Finding a calling is often one of the most arduous, stress inducing decisions of any young adult’s life; the transition between finishing high school and choosing a career path in college often leaves people torn.

Going through the paces of an average four-year high school curriculum, there is little in the way of course work to develop your interests and begin considering a career.

As incoming freshmen, college students are pressured to pick a major. Even undeclared students have a limited amount of time to make a choice.

Unfortunately, many people often settle on a major based on perceived income stability, a dangerous gamble that can often lead to an empty sense of purpose.

Some of us are even limited by the desires of our parents, who aim to dictate our path in an often good natured but selfish way.

Even those of us who are fortunate enough to have understanding parents who support our endeavors can struggle to find a viable career path.

It goes without saying, but everyone is different. Some of us value and prioritize certain things over others.

It is almost impossible to cook up a one size fits all formula for what makes for a fulfilling career, but without a doubt there are at least two key ingredients: passion and self-sustenance.

We have all taken a course or done a job where we dread every minute of the experience, and in contrast, we have all, presumably, taken a course that we felt privileged to be in.

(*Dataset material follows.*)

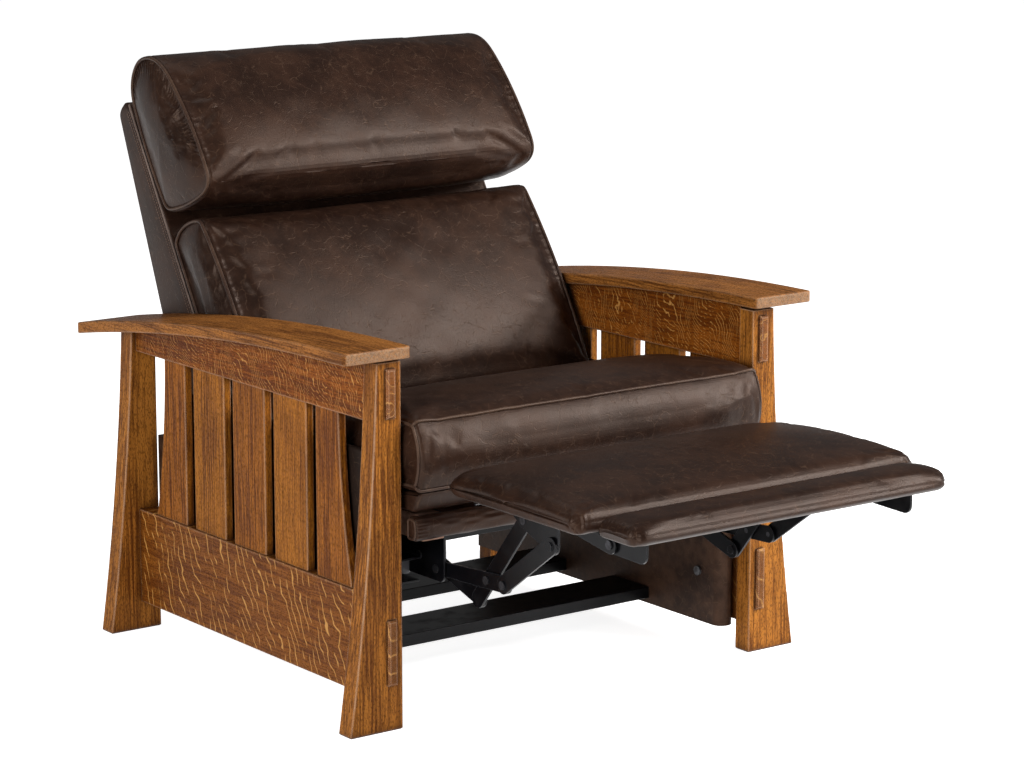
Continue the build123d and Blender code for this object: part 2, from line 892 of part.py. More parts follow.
with BuildPart() as seat_rivets:
    for _, side in SIDES:
        for centre, inner_layer in ((lower_pivot, 1), (short_pivot, 3), (hinge, 1)):
            pin_x = span(side, layer(inner_layer)[0], plate_outer_x)
            rod(pin_x, flat(centre), pin_radius)
            head_x = span(side, plate_outer_x, plate_outer_x + rivet_head_height)
            rod(head_x, flat(centre), rivet_head_radius)
finish(seat_rivets, "seat_rivets")


# Back
def lean(u, n):
    """The side-view point u up the back's face and n out in front of it."""
    angle = radians(back_lean)
    return (
        back_origin_y + u * sin(angle) - n * cos(angle),
        back_origin_height + u * cos(angle) + n * sin(angle),
    )


with BuildPart() as back_shell:
    shell_corners = (
        lean(shell_bottom_u, 0),
        lean(shell_rear_bottom_u, -shell_rear_bottom_thickness),
        lean(shell_middle_u, -shell_middle_thickness),
        lean(shell_top_u, -shell_top_thickness),
        lean(shell_top_u, 0),
    )
    crest = shell_top_corner_u - shell_top_u
    shell_bulges = (0, 0, 0, crest, 0)
    soft_body(
        back_half_width,
        shell_corners,
        shell_bulges,
        shell_bulges,
        cushion_end_round / 2,
        shell_end_inset,
    )
finish(back_shell, "back_shell")

with BuildPart() as back_cushion:
    back_corners = (
        lean(back_cushion_bottom_u, back_cushion_bottom_depth),
        lean(back_cushion_bottom_u, soft_gap),
        lean(back_cushion_top_u, soft_gap),
        lean(back_cushion_top_corner_u, back_cushion_top_corner_n),
        lean(back_cushion_top_u, back_cushion_top_depth),
    )
    top_bow = back_cushion_top_corner_u - back_cushion_top_u
    soft_body(
        back_half_width,
        back_corners,
        (0, 0, 0, top_bow / 2, back_cushion_bulge),
        (0, 0, 0, top_bow / 2, back_cushion_bulge + back_cushion_crown),
        cushion_end_round,
        cushion_end_inset,
    )
finish(back_cushion, "back_cushion")

with BuildPart() as headrest:
    headrest_corners = (
        lean(headrest_nose_u, headrest_nose_depth),
        lean(headrest_bottom_u, headrest_seat_gap),
        lean(headrest_rear_u, headrest_seat_gap),
        lean(headrest_top_u, headrest_top_depth),
        lean(headrest_upper_u, headrest_upper_depth),
        lean(headrest_front_u, headrest_front_depth),
    )
    nose_bow = (headrest_front_u - headrest_nose_u) / 4
    top_bow = (headrest_top_u - headrest_rear_u) / 4
    headrest_bulges = (
        headrest_seat_gap,
        headrest_seat_gap - soft_gap,
        top_bow,
        top_bow,
        headrest_seat_gap,
        nose_bow,
    )
    crowned = [bulge + headrest_middle_crown for bulge in headrest_bulges]
    crowned[1] = headrest_bulges[1]
    soft_body(
        back_half_width,
        headrest_corners,
        headrest_bulges,
        crowned,
        cushion_end_round,
        cushion_end_inset,
    )
finish(headrest, "headrest")

shell_front_foot = Vector(*lean(shell_bottom_u, 0))
shell_rear_foot = Vector(*lean(shell_rear_bottom_u, -shell_rear_bottom_thickness))
foot_direction = (shell_rear_foot - shell_front_foot).normalized()
foot_down = Vector(foot_direction.Y, -foot_direction.X)
with BuildPart() as back_brackets:
    for _, side in SIDES:
        web_start = shell_front_foot + foot_direction * back_bracket_start
        web_end = web_start + foot_direction * back_bracket_reach
        ring_radius = hinge_ring_radius - layer_gap
        with BuildSketch(side_plane(span(side, *layer(1))[0])):
            with BuildLine():
                Polyline(
                    (hinge_y, hinge_height + ring_radius),
                    (back_bracket_relief_y, back_bracket_relief_height),
                    flat(web_start),
                    flat(web_end),
                    flat(web_end + foot_down * steel_thickness),
                    (back_bracket_heel_y, back_bracket_heel_height),
                    (hinge_y, hinge_height - ring_radius),
                    close=True,
                )
            make_face()
            with Locations(flat(hinge)):
                Circle(ring_radius)
            with Locations(flat(hinge)):
                Circle(hole_radius, mode=Mode.SUBTRACT)
        extrude(amount=steel_thickness)
        flange_x = span(side, layer(1)[1], layer(1)[1] + back_flange_width)
        with BuildSketch(side_plane(flange_x[0])):
            with BuildLine():
                Polyline(
                    flat(web_start),
                    flat(web_end),
                    flat(web_end + foot_down * steel_thickness),
                    flat(web_start + foot_down * steel_thickness),
                    close=True,
                )
            make_face()
        extrude(amount=back_flange_width)
finish(back_brackets, "back_brackets")


# Footrest linkage
with BuildPart() as lower_links:
    for _, side in SIDES:
        rounded_bar(
            span(side, *layer(1)),
            ((flat(lower_pivot), narrow_end_radius), (flat(knee_joint), link_end_radius)),
            (
                (flat(lower_pivot), hole_radius),
                (flat(rear_joint), pin_radius),
                (flat(knee_joint), pin_radius),
            ),
        )
finish(lower_links, "lower_links")

with BuildPart() as lower_rivets:
    for _, side in SIDES:
        for centre, inner_layer, outer_layer in ((rear_joint, 2, 1), (knee_joint, 1, 0)):
            outer_x = layer(outer_layer)[1]
            pin_x = span(side, layer(inner_layer)[0], outer_x)
            rod(pin_x, flat(centre), pin_radius)
            head_x = span(side, outer_x, outer_x + rivet_head_height)
            rod(head_x, flat(centre), rivet_head_radius)
finish(lower_rivets, "lower_rivets")

with BuildPart() as rear_lift_links:
    for _, side in SIDES:
        rounded_bar(
            span(side, *layer(2)),
            (
                (flat(tail_joint), link_end_radius),
                (flat(rear_bracket_joint), link_end_radius),
            ),
            ((flat(rear_joint), hole_radius), (flat(rear_bracket_joint), hole_radius)),
        )
finish(rear_lift_links, "rear_lift_links")

with BuildPart() as short_links:
    for _, side in SIDES:
        inner_x, outer_x = layer(3)
        rounded_bar(
            span(side, inner_x, outer_x),
            ((flat(short_pivot), link_end_radius), (flat(tail_joint), link_end_radius)),
            ((flat(short_pivot), hole_radius),),
        )
        head_x = span(side, inner_x - rivet_head_height, inner_x)
        rod(head_x, flat(tail_joint), rivet_head_radius)
finish(short_links, "short_links")

with BuildPart() as front_lift_links:
    for _, side in SIDES:
        inner_x, outer_x = layer(0)
        rounded_bar(
            span(side, inner_x, outer_x),
            (
                (flat(knee_joint), link_end_radius),
                (flat(front_bracket_joint), link_end_radius),
            ),
            ((flat(knee_joint), hole_radius),),
        )
        head_x = span(side, outer_x, outer_x + rivet_head_height)
        rod(head_x, flat(front_bracket_joint), rivet_head_radius)
finish(front_lift_links, "front_lift_links")


def hull_plate(x, circles, corners):
    """A plate: the hull of circles and of corner points."""
    with BuildSketch(side_plane(x[0])) as plate:
        for centre, radius in circles:
            with Locations(centre):
                Circle(radius)
        with BuildLine():
            Polyline(*corners, close=True)
        make_face()
        make_hull()
    extrude(plate.sketch, amount=x[1] - x[0])


def strip_corners(start, end, depth):
    """Corners of a strip along the footrest's underside."""
    return (
        flat(under_footrest(start, 0)),
        flat(under_footrest(end, 0)),
        flat(under_footrest(end, depth)),
        flat(under_footrest(start, depth)),
    )


with BuildPart() as footrest_brackets:
    for _, side in SIDES:
        plate_x = span(side, *layer(1))
        hull_plate(
            plate_x,
            (
                (flat(rear_bracket_joint), narrow_end_radius),
                (flat(front_bracket_joint), link_end_radius),
            ),
            strip_corners(bracket_start, front_bracket_reach + bracket_strip, steel_thickness),
        )
        hull_plate(
            plate_x,
            ((flat(flip_pivot), link_end_radius),),
            strip_corners(front_bracket_reach, flip_pivot_reach, bracket_strip),
        )
        for centre in (rear_bracket_joint, front_bracket_joint, flip_pivot):
            rod(plate_x, flat(centre), pin_radius, Mode.SUBTRACT)
        flange_x = span(side, layer(1)[1], layer(1)[1] + bracket_flange)
        block(
            flange_x,
            (footrest_rear_y - flip_pivot_reach, footrest_rear_y - bracket_start),
            (footrest_underside - steel_thickness, footrest_underside),
        )
finish(footrest_brackets, "footrest_brackets")

with BuildPart() as footrest_rivets:
    for _, side in SIDES:
        for centre, head_height in (
            (rear_bracket_joint, layer_gap / 2),
            (flip_pivot, rivet_head_height),
        ):
            outer_x = layer(1)[1]
            rod(span(side, layer(2)[0], outer_x), flat(centre), pin_radius)
            head_x = span(side, outer_x, outer_x + head_height)
            rod(head_x, flat(centre), rivet_head_radius)
        inner_x, outer_x = layer(1)
        rod(span(side, inner_x, outer_x), flat(front_bracket_joint), pin_radius)
        head_x = span(side, inner_x - rivet_head_height, inner_x)
        rod(head_x, flat(front_bracket_joint), rivet_head_radius)
finish(footrest_rivets, "footrest_rivets")

with BuildPart() as flip_brackets:
    for _, side in SIDES:
        plate_x = span(side, *layer(2))
        flip_start = pad_length + flip_gap + flip_board_margin / 2
        far = flip_pivot_reach + flip_bracket_reach
        hull_plate(
            plate_x,
            (
                (flat(flip_pivot), link_end_radius),
                (flat(under_footrest(far, flip_bracket_drop)), link_end_radius),
            ),
            strip_corners(flip_start, far + link_end_radius, steel_thickness),
        )
        rod(plate_x, flat(flip_pivot), hole_radius, Mode.SUBTRACT)
        inner_x = layer(2)[0]
        block(
            span(side, inner_x - bracket_flange, inner_x),
            (footrest_rear_y - far - link_end_radius, footrest_rear_y - flip_start),
            (footrest_underside - steel_thickness, footrest_underside),
        )
finish(flip_brackets, "flip_brackets")

# Footrest pads, each wrapped round a board that lies flush in its underside
pad_front_y = footrest_rear_y - pad_length
board_y = (pad_front_y + board_margin, footrest_rear_y - board_margin)
board_z = (footrest_underside, footrest_underside + board_thickness)
with BuildPart() as footrest_board:
    block((-board_half_width, board_half_width), board_y, board_z)
finish(footrest_board, "footrest_board")


def board_pocket(half_width, y, z):
    """The pocket in a pad's underside that its board lies in."""
    block(
        (-half_width - soft_gap, half_width + soft_gap),
        (y[0] - soft_gap, y[1] + soft_gap),
        (z[0] - overrun, z[1] + soft_gap),
        Mode.SUBTRACT,
    )


with BuildPart() as footrest_pad:
    pad_corners = (
        (pad_front_y + pad_nose, footrest_underside),
        (footrest_rear_y - pad_nose, footrest_underside),
        (footrest_rear_y, footrest_underside + pad_edge_height),
        (pad_front_y, footrest_underside + pad_edge_height),
    )
    soft_body(
        pad_half_width,
        pad_corners,
        (0, pad_nose, pad_crown, pad_nose),
        (0, pad_nose, pad_crown + pad_middle_crown, pad_nose),
        cushion_end_round,
        pad_nose,
    )
    board_pocket(board_half_width, board_y, board_z)
finish(footrest_pad, "footrest_pad")

flip_rear_y = pad_front_y - flip_gap
flip_front_y = flip_rear_y - flip_length
flip_board_half_width = flip_half_width - 2 * flip_board_margin
flip_board_y = (flip_front_y + flip_board_margin, flip_rear_y - flip_board_margin / 2)
flip_board_z = (footrest_underside, footrest_underside + flip_board_thickness)
with BuildPart() as flip_board:
    block((-flip_board_half_width, flip_board_half_width), flip_board_y, flip_board_z)
finish(flip_board, "flip_board")

with BuildPart() as flip_pad:
    flip_corners = (
        (flip_front_y, footrest_underside),
        (flip_rear_y, footrest_underside),
        (flip_rear_y, footrest_underside + flip_edge_height),
        (flip_front_y, footrest_underside + flip_front_height),
    )
    flip_bulges = (0, soft_gap, flip_crown, flip_nose)
    soft_body(
        flip_half_width,
        flip_corners,
        flip_bulges,
        flip_bulges,
        cushion_end_round,
        pad_nose,
    )
    board_pocket(flip_board_half_width, flip_board_y, flip_board_z)
finish(flip_pad, "flip_pad")
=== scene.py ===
"""A reclining armchair in stained oak and dark leather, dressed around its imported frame.

Lengths in the classes are millimetres, measured rearward from the front legs' face and up
from the floor. Meshes are in metres.
"""

import logging
import math
from dataclasses import dataclass, field
from enum import Enum
from itertools import product
from typing import Optional, Sequence, Union

import bpy
import numpy as np
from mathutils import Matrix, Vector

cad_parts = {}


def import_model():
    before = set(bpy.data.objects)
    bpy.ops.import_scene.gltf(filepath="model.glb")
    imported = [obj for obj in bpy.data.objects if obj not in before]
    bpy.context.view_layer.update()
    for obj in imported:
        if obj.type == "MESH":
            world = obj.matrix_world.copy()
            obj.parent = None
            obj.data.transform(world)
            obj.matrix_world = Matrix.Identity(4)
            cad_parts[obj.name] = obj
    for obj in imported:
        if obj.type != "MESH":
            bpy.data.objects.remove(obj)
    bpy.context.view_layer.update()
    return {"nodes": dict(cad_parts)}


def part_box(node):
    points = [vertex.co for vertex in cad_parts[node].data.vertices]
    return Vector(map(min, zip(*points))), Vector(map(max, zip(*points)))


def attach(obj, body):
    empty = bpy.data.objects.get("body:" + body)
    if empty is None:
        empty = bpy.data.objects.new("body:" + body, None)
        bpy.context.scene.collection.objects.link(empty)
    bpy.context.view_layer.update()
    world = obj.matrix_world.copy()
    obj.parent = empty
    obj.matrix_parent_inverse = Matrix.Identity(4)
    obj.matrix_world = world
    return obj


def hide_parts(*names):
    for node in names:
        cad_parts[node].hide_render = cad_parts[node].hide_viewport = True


LOG = logging.getLogger("armchair")
MM = 0.001
ACROSS = (1.0, 0.0, 0.0)
CORD_SIDES = 12
BEAD_SIDES = 6
STITCH_PITCH = 5.0
STITCH_LENGTH = 3.6
STITCH_RADIUS = 0.55
SEAM_HOLD = 9.0
CLOTH_FRAMES = 20
CLOTH_SETTINGS = {
    "quality": 4, "mass": 0.4, "use_pressure": True, "uniform_pressure_force": 4.0,
    "tension_stiffness": 25.0, "compression_stiffness": 25.0, "bending_stiffness": 0.6,
}
CELL_EDGES = "DISTANCE_TO_EDGE"
Array = np.ndarray
Piece = bpy.types.Object
Material = bpy.types.Material
Colour = tuple[float, float, float]
Point = tuple[float, float]
Floats = Sequence[float]
Points = Sequence[Point]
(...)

Whatever the factors are, something about our inner-nature gravitates toward certain tasks or work. This intangible motivating force is passion.

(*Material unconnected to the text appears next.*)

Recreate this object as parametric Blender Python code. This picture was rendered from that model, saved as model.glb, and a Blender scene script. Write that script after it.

Self-sustenance is more self-explanatory; it is the ability to fend for yourself, to live comfortably without financial stress.

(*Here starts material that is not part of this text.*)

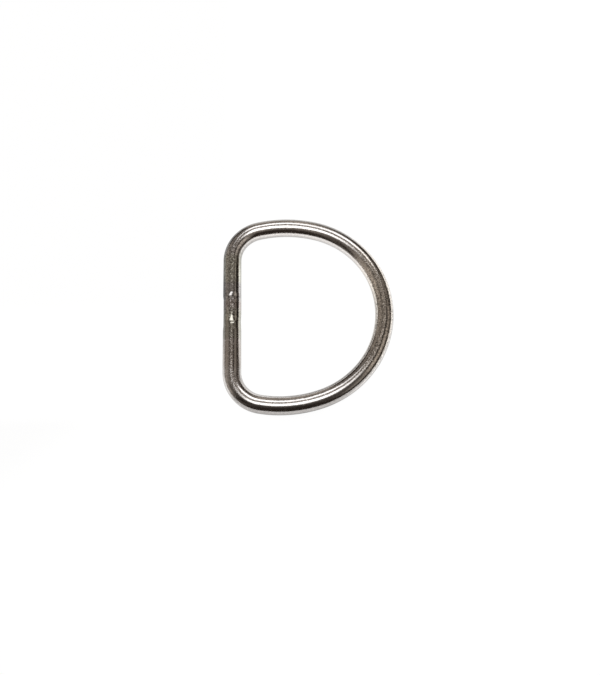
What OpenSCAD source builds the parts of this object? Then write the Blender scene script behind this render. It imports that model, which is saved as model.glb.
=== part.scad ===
// D ring of round drawn wire, bent to a D and butt welded in its straight leg.
// It lies flat with +Z up. The straight leg runs along Y on the -X side, and the bow faces +X.
// The origin is at the middle of the outline, on the plane that the wire rests on.

/* [Strap opening] */
// Clear width along the straight leg, where the strap passes
strap_w = 38; // [26:1:60]
// Clear distance from the straight leg to the top of the bow
reach = 30; // [24:1:50]

/* [Wire] */
// Diameter of the drawn wire
wire_d = 4.1; // [2.5:0.1:6]

/* [Bends] */
// Radius on the inside of the two corner bends
corner_in_r = 5.4; // [3:0.1:9]
// Angle that each corner bend turns through
corner_turn = 79; // [70:1:85]
// Angle that each shoulder turns through, between a corner and the bow
shoulder_turn = 27.5; // [15:0.5:45]

/* [Weld] */
// Length of the weld bead along the straight leg
weld_len = 6.7; // [3:0.1:10]
// Distance from the middle of the leg to the middle of the bead, towards +Y
weld_y = 1.5; // [-6:0.1:6]
// Height of the bead's middle over the wire
weld_rise = 0.03; // [0.02:0.01:0.2]
// Distance that the bead is pushed towards the inside of the ring
weld_shift = 0.1; // [0.02:0.01:0.2]
// Depth of the neck at each end of the bead
neck_depth = 0.1; // [0.03:0.01:0.3]
// Radius of the hollow of each neck, along the leg
neck_r = 2; // [1:0.1:8]

/* [Hidden] */
$fn = 96;

// Where two stretches of wire meet, a ball this much larger in radius holds both their ends.
joint_rise = 0.005;
// Each stretch stops this far short of the joint, well inside the ball.
joint_gap = 0.03;

wire_r = wire_d / 2;

// The bends are drawn on the middle line of the wire, with the leg on x = 0.
half_width = strap_w / 2 + wire_r;
depth = reach + wire_d;
corner_r = corner_in_r + wire_r;
bow_start = corner_turn + shoulder_turn;

// The shoulder and bow radii are the pair that meets both the width and the depth:
//   shoulder_r * (1 - sin(bow_start)) + bow_r * sin(bow_start) = half_width
//   shoulder_r * shoulder_run + bow_r * (1 + cos(bow_start)) = depth_left
shoulder_run = cos(corner_turn) - cos(bow_start);
depth_left = depth - corner_r * (1 - cos(corner_turn));
shoulder_r = (depth_left * sin(bow_start) - half_width * (1 + cos(bow_start)))
    / (shoulder_run * sin(bow_start) - (1 - sin(bow_start)) * (1 + cos(bow_start)));
bow_r = (half_width - shoulder_r * (1 - sin(bow_start))) / sin(bow_start);

// Centres of the bends on the +Y side, and of the bow
half_leg = half_width - corner_r * sin(corner_turn) - shoulder_r * (1 - sin(corner_turn));
corner_at = [corner_r, half_leg];
shoulder_at = around(corner_at, corner_r - shoulder_r, 180 - corner_turn);
bow_at = [depth - bow_r, 0];

// The bead is a barrel whose side is one arc from neck to neck.
bead_r = wire_r + weld_rise;
bead_bulge = weld_rise + neck_depth;
bead_side_r = (pow(weld_len / 2, 2) + pow(bead_bulge, 2)) / (2 * bead_bulge);

// Point at a distance and an angle from a centre
function around(centre, r, angle) = centre + r * [cos(angle), sin(angle)];

// Wire bent about a centre, from one angle to another
module bend(centre, r, from, to) {
    trim = joint_gap / r * 180 / PI;
    translate(centre)
        rotate([0, 0, from + trim])
            rotate_extrude(angle = to - from - 2 * trim)
                translate([r, 0])
                    circle(d = wire_d);
}

// Ball that joins two stretches of wire on a bend, with its poles along the wire
module joint(centre, r, angle) {
    translate(around(centre, r, angle))
        rotate([90, 0, angle])
            sphere(r = wire_r + joint_rise);
}

// Places its children on the leg's axis, at the middle of the weld
module at_weld() {
    translate([0, weld_y, 0])
        rotate([-90, 0, 0])
            children();
}

// Straight leg with the two necks turned into it
module leg() {
    difference() {
        rotate([90, 0, 0])
            cylinder(d = wire_d, h = 2 * (half_leg - joint_gap), center = true);
        at_weld()
            for (end = [-1, 1])
                translate([0, 0, end * weld_len / 2])
                    rotate_extrude()
                        translate([wire_r - neck_depth + neck_r, 0])
                            circle(r = neck_r);
    }
}

// Bead of the weld, raised as much as it swells, so that the ring still lies flat
module weld_bead() {
    translate([weld_shift, 0, weld_rise])
        at_weld()
            rotate_extrude()
                intersection() {
                    translate([bead_r - bead_side_r, 0])
                        circle(r = bead_side_r);
                    translate([0, -weld_len / 2])
                        square([bead_r, weld_len]);
                }
}

// Corner bend and shoulder on one side, from the leg to the bow
module side() {
    joint(corner_at, corner_r, 180);
    bend(corner_at, corner_r, 180 - corner_turn, 180);
    joint(corner_at, corner_r, 180 - corner_turn);
    bend(shoulder_at, shoulder_r, 180 - bow_start, 180 - corner_turn);
    joint(bow_at, bow_r, 180 - bow_start);
}

// Round top of the D
module bow() {
    bend(bow_at, bow_r, bow_start - 180, 180 - bow_start);
}

module d_ring() {
    color([0.72, 0.70, 0.67])
        translate([-depth / 2, 0, wire_r + joint_rise]) {
            leg();
            weld_bead();
            side();
            mirror([0, 1, 0]) side();
            bow();
        }
}

d_ring();
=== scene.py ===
"""A welded D ring of nickel plated wire, lying on a pale table under soft studio light."""

import math

import bpy
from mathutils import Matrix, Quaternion, Vector


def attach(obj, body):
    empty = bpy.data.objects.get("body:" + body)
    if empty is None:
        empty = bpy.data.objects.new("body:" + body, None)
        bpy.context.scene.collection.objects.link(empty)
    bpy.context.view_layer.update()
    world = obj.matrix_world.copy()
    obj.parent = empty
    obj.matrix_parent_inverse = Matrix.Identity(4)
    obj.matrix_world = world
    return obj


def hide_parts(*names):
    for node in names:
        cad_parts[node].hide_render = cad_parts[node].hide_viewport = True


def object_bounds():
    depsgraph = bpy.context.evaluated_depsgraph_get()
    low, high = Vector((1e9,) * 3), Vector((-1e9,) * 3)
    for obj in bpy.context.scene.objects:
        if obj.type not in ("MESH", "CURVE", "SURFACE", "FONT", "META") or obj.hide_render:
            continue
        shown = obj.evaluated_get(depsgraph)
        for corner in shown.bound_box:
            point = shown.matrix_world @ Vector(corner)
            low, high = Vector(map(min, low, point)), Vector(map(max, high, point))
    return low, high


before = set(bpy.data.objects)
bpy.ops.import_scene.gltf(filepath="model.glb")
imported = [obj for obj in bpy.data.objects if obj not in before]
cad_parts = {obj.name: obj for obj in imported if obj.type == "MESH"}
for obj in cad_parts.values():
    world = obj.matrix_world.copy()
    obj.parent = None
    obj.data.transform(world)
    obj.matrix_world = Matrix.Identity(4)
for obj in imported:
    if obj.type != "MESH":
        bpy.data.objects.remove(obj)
cad_low, cad_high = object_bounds()

# Units
MM = 0.001
MICRON = 0.001 * MM

# Sizes of the ring, the same as in the CAD part
STRAP_WIDTH = 38 * MM
REACH = 30 * MM
WIRE = 4.1 * MM
CORNER_INSIDE = 5.4 * MM
CORNER_TURN = math.radians(79)
SHOULDER_TURN = math.radians(27.5)
WELD_LENGTH = 6.7 * MM
WELD_Y = 1.5 * MM
OFF_THE_TABLE = 0.005 * MM

# The wire through the weld: place along the leg, push of its middle towards the inside of the
# ring, and growth of its radius, all in mm
WELD_SHAPE = (
    (4.6, 0.0, 0.0),
    (3.4, 0.055, -0.035),
    (0.6, 0.055, -0.035),
    (-0.4, 0.03, -0.06),
    (-1.6, 0.0, -0.095),
    (-2.5, 0.02, -0.07),
    (-4.0, 0.0, 0.0),
)

# The neck in the top of the wire at each end of the bead: its direction along Y and distance from
# the middle of the weld, its share of the full depth, how far its hollow lies inwards, and the
# length and steepness of its two slopes
NECK_DEPTH = 0.24 * MM
NECK_HALF_WIDTH = 1.7 * MM
NECKS = (
    {"way": 1, "distance": 2.55 * MM, "share": 1.00, "inwards": 0.95 * MM,
     "wire_slope": (0.85 * MM, 1.05), "bead_slope": (3.8 * MM, 1.15)},
    {"way": -1, "distance": WELD_LENGTH / 2, "share": 0.79, "inwards": 0.20 * MM,
     "wire_slope": (0.75 * MM, 1.5), "bead_slope": (WELD_LENGTH / 2, 4.5)},
)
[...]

These are both incredibly important factors to consider when pursuing your career.

Valerie Mancia | The Poly Post

Nobody wants to be a societal leech or live with their parents after college, because they pursued a degree that ended up being unfruitful.

And similarly, nobody wants to be in a nightmare job where you feel like your soul is being drained by the hour, yet you cannot leave because your livelihood depends on it.

Obviously, these are all extreme ends of the spectrum, but they are the realities plenty of people, including college graduates, face in the career market.

Ignoring either of these factors can lead anyone to create their own personal hell.

As we grow older and navigate life, we find that a staggering amount of people do not know what they are doing.

People seem to fall into place and find their callings randomly, almost out of the ether, and for those of us who roam without a purpose, this can seem disheartening.

And even once we think we have figured out our calling, sometimes the feasibility or financial stability of our desired path presents a sense of anxiety.

However, despite how out of the ordinary or silly our career choice may be, if you are truly passionate about a calling you will pursue it despite roadblocks, undeterred.

On the other hand, some people never find something that quakes their inner being with fascination, a true passion. Cliché statements such as “follow your dreams” are not applicable here.

For those of us who fall somewhere in between there seems to be a lot of self-doubt about our choices, whether it be because of passion, self-sustenance or societal pressures.

These insecurities can sometimes cripple people and cause them to never truly be happy with themselves, leading to many destructive habits or behaviors.

Ultimately, there is no true all-encompassing formula to being completely happy with your career choices, but these are all things we should contemplate all the time; even if we are completely content, we should analyze what factors contribute to our happiness.

In leaving our choices unchecked, we can never truly understand what makes a life worth living.